Lastly, we analyse the relationship between different schools in singapore with subject scores.

Scatter plot
codes

school_averages <- stu_qqq_SG_MRS %>%
  group_by(CNTSCHID) %>%
  summarise(
    Average_AVEMATH = mean(AVEMATH, na.rm = TRUE),
    Average_AVEREAD = mean(AVEREAD, na.rm = TRUE),
    Average_AVECIE = mean(AVESCIE, na.rm = TRUE)
  )

school_averages_long <- school_averages %>%
  pivot_longer(
    cols = starts_with("Average_"),
    names_to = "Subject",
    values_to = "Average_Score"
  )

outliers_threshold <- function(data, var) {
  Q1 <- quantile(data[[var]], 0.25, na.rm = TRUE)
  Q3 <- quantile(data[[var]], 0.75, na.rm = TRUE)
  IQR <- Q3 - Q1
  lower <- Q1 - 1.5 * IQR
  upper <- Q3 + 1.5 * IQR
  data %>% filter((data[[var]] < lower) | (data[[var]] > upper))
}

outliers_data <- school_averages_long %>%
  group_by(Subject) %>%
  do(outliers_threshold(., "Average_Score"))
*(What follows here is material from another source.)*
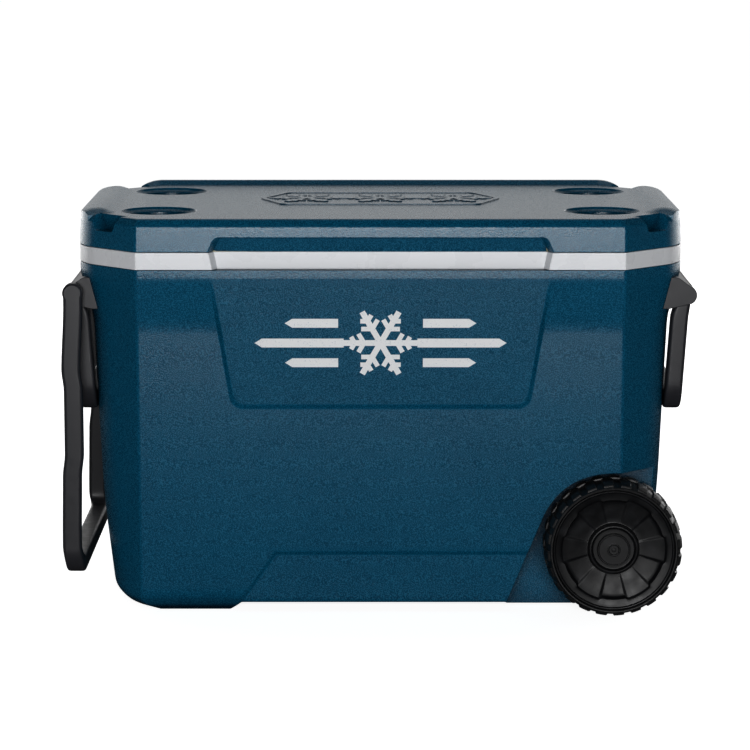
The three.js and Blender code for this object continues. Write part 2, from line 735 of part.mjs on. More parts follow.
function tyre() {
  const { inner, outer, discRadius, radius } = WHEEL;
  const middle = (inner + outer) / 2;
  const bulge = 3;
  const carcass = turnedAboutY(
    [
      [0, inner],
      [radius - 8, inner],
      [radius - TREAD.depth - 0.5, inner + bulge],
      [radius - TREAD.depth - 0.5, outer - bulge],
      [radius - 8, outer],
      [0, outer],
    ],
    SIDES.wheel,
  );
  const rows = [treadRow(inner + bulge, middle - 1.5, 0), treadRow(middle + 1.5, outer - bulge, 0.5)];
  return joined([carcass, ...rows]).subtract(rod('y', 100, 260, discRadius, {}, SIDES.wheel));
}

/** Moulded wheel centre: rim, dished face with alternating raised and sunk sectors, and a hub. */
function wheelDisc() {
  const { inner, outer, discRadius, axleRadius } = WHEEL;
  const rim = discRadius - GAP;
  const dish = outer - 14;
  const body = turnedAboutY(
    [
      [axleRadius + GAP, inner - 1],
      [16, inner - 1],
      [16, dish - 6],
      [rim - 5, dish - 6],
      [rim - 5, inner + 2],
      [rim, inner + 2],
      [rim, outer - 2],
      [rim - 4, outer - 1],
      [rim - 10, dish],
      [27, dish],
      [25, outer - 6],
      [19, outer - 6],
      [19, outer - 10],
      [axleRadius + GAP, outer - 10],
    ],
    SIDES.wheel,
  );
  const spokes = [];
  for (let i = 0; i < DISC_SPOKES; i += 1) {
    const sector = new THREE.Shape();
    const turn = (i * 2 * Math.PI) / DISC_SPOKES;
    const half = Math.PI / DISC_SPOKES / 2;
    sector.absarc(0, 0, 55, turn - half, turn + half, false);
    sector.absarc(0, 0, 25.5, turn + half, turn - half, true);
    spokes.push(slabAlongY(sector, dish - 1, dish + 4, { curveSegments: 2 }));
  }
  return joined([body, ...spokes]);
}

/** Push-on cap, carried by the disc, that hides the axle's end and its nut. */
function hubCap() {
  const { outer } = WHEEL;
  const face = outer - 5;
  const skirt = 14;
  return turnedAboutY(
    [
      [0, face - 2],
      [skirt, face - 2],
      [skirt, outer - 9.7],
      [18, outer - 9.7],
      [18, face],
      [16, face + 1.5],
      [7, face + 1.5],
      [5, face],
      [0, face],
    ],
    SIDES.cup,
  );
}

/** Push nut on the axle's end, which keeps the wheel on. */
function axleNut() {
  const [from, to] = [WHEEL.outer - 9.6, WHEEL.outer - 8.1];
  return rod('y', from, to, 12, {}).subtract(rod('y', from - 1, to + 1, WHEEL.axleRadius + GAP, {}));
}

/** Washer between the pocket wall and the wheel. */
function washer() {
  const from = POCKET_WALL_Y + GAP;
  const hole = rod('y', from - 5, from + 10, WHEEL.axleRadius + GAP, {});
  return rod('y', from, WHEEL.inner - 1 - GAP, 14, {}).subtract(hole);
}

const axle = () => {
  const end = WHEEL.outer - 7 - GAP;
  return rod('y', -end, end, WHEEL.axleRadius, {});
};

// ---------------------------------------------------------------- assembly
const cooler = new THREE.Group();
cooler.name = 'cooler_on_wheels';

function addPiece(name, body, finish, place = new THREE.Vector3()) {
  const mesh = new THREE.Mesh(geometryOf(body), finish);
  mesh.name = name;
  mesh.position.copy(place).add(CENTRING);
  cooler.add(mesh);
}

const bodyScrews = [...BODY_LEAF_SCREWS, ...BRACKET_SCREWS];
const leftScrewHoles = mirrored(joined(BRACKET_SCREWS.map(screwHole)));

addPiece('body_shell', bodyShell(bodyScrews).subtract(leftScrewHoles), SHELL_BLUE());
addPiece('body_foam', bodyFoam(), FOAM());
addPiece('body_liner', bodyLiner(), LINER_WHITE());
addPiece('drain_spout', drainSpout(), LINER_WHITE());
addPiece('drain_cap', drainCap(), SATIN_BLACK());

addPiece('lid_shell', lidShell(LID_LEAF_SCREWS), SHELL_BLUE());
addPiece('lid_foam', lidFoam(), FOAM());
addPiece('lid_liner', lidLiner(), LINER_WHITE());

const HINGE_NAMES = ['left', 'middle', 'right'];
HINGE.xs.forEach((x, i) => {
  addPiece(`hinge_${HINGE_NAMES[i]}_body_leaf`, bodyLeaf(x), SATIN_BLACK());
  addPiece(`hinge_${HINGE_NAMES[i]}_lid_leaf`, lidLeaf(x), SATIN_BLACK());
  addPiece(`hinge_${HINGE_NAMES[i]}_pin`, hingePin(x), STEEL());
});
BODY_LEAF_SCREWS.forEach((screw, i) => addPiece(`body_leaf_screw_${i + 1}`, screwBody(screw), STEEL()));
LID_LEAF_SCREWS.forEach((screw, i) => addPiece(`lid_leaf_screw_${i + 1}`, screwBody(screw), STEEL()));

addPiece('bracket_right', bracket(1), SATIN_BLACK());
addPiece('bracket_left', bracket(-1), SATIN_BLACK());
BRACKET_SCREWS.forEach((screw, i) => {
  addPiece(`bracket_right_screw_${i + 1}`, screwBody(screw), STEEL());
  addPiece(`bracket_left_screw_${i + 1}`, mirrored(screwBody(screw)), STEEL());
});
addPiece('lift_handle_right', liftHandle(), SATIN_BLACK());
addPiece('lift_handle_left', mirrored(liftHandle()), SATIN_BLACK());
const liftPin = rod('y', LIFT_PIN.from, LIFT_PIN.to, BRACKET.pinRadius, LIFT, SIDES.pin);
addPiece('lift_pin_right_back', liftPin, STEEL());
addPiece('lift_pin_right_front', inFront(liftPin), STEEL());
addPiece('lift_pin_left_back', mirrored(liftPin), STEEL());
addPiece('lift_pin_left_front', inFront(mirrored(liftPin)), STEEL());
addPiece('tow_handle', towHandle(), SATIN_BLACK());
const towPin = rod('y', TOW_PIN.from, TOW_PIN.to, BRACKET.pinRadius, TOW, SIDES.pin);
addPiece('tow_pin_back', towPin, STEEL());
addPiece('tow_pin_front', inFront(towPin), STEEL());

const hub = new THREE.Vector3(WHEEL.x, 0, WHEEL.radius);
addPiece('axle', axle(), STEEL(), hub);
for (const [end, turn] of [['back', (body) => body], ['front', inFront]]) {
  addPiece(`wheel_${end}_tyre`, turn(tyre()), TYRE_BLACK(), hub);
  addPiece(`wheel_${end}_disc`, turn(wheelDisc()), SATIN_BLACK(), hub);
  addPiece(`wheel_${end}_cap`, turn(hubCap()), SATIN_BLACK(), hub);
  addPiece(`axle_${end}_nut`, turn(axleNut()), STEEL(), hub);
  addPiece(`axle_${end}_washer`, turn(washer()), STEEL(), hub);
}

export default cooler;
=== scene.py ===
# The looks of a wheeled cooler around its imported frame, for Blender 4.5.
#
# Shapes are drawn in millimetres about the middle of the chest: +X to the wheel end, -Y to the
# front and z = 0 on the floor. show() turns a finished shape into the frame's metres.

import json
from math import cos, hypot, pi, radians, sin, sqrt, tan

import bmesh
import bpy
from mathutils import Matrix, Vector

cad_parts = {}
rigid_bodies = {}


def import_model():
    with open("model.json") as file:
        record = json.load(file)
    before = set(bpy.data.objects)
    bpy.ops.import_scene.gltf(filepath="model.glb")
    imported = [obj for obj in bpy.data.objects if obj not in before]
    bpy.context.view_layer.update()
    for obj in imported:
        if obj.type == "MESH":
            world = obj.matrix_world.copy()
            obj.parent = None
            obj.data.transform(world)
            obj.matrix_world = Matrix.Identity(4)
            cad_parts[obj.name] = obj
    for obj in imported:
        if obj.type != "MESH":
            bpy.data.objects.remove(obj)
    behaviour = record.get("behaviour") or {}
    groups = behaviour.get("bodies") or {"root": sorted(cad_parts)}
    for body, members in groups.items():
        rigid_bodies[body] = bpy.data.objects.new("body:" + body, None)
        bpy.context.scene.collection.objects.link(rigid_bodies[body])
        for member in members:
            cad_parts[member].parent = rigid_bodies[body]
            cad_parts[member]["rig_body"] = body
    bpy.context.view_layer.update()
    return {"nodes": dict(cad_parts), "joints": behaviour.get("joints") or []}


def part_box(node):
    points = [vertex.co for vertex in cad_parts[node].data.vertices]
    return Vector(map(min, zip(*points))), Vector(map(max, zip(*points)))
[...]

p10 <- ggplot(school_averages_long, aes(x = Subject, y = Average_Score, fill = Subject)) +
  geom_boxplot() +
  geom_point(aes(color = Subject), position = position_jitter(width = 0.2), alpha = 0.5) +
  labs(title = "Boxplot of Average Scores by Subject in Schools", x = "Subject", y = "Average Score") +
  theme(axis.text.x = element_text(angle = 45, hjust = 1)) +
  geom_text_repel(
    data = outliers_data,
    aes(label = CNTSCHID),
    box.padding = 0.35,
    point.padding = 0.5,
    segment.color = "grey50",
    size = 3,
    max.overlaps = 10  
  ) +
  guides(fill = "none") 
p10

The boxplot visualizes the distribution of average scores in Science, Mathematics, and Reading across various schools, revealing a similar median score for each subject but with Science showing a greater variability in performance. Outliers marked with school IDs suggest significant deviations from the norm, with some schools achieving notably higher or lower scores, potentially indicating disparities in educational quality, resource allocation, or socioeconomic factors affecting student performance. Identifying and understanding the underlying reasons for these outliers could be key to informing educational improvements and policies.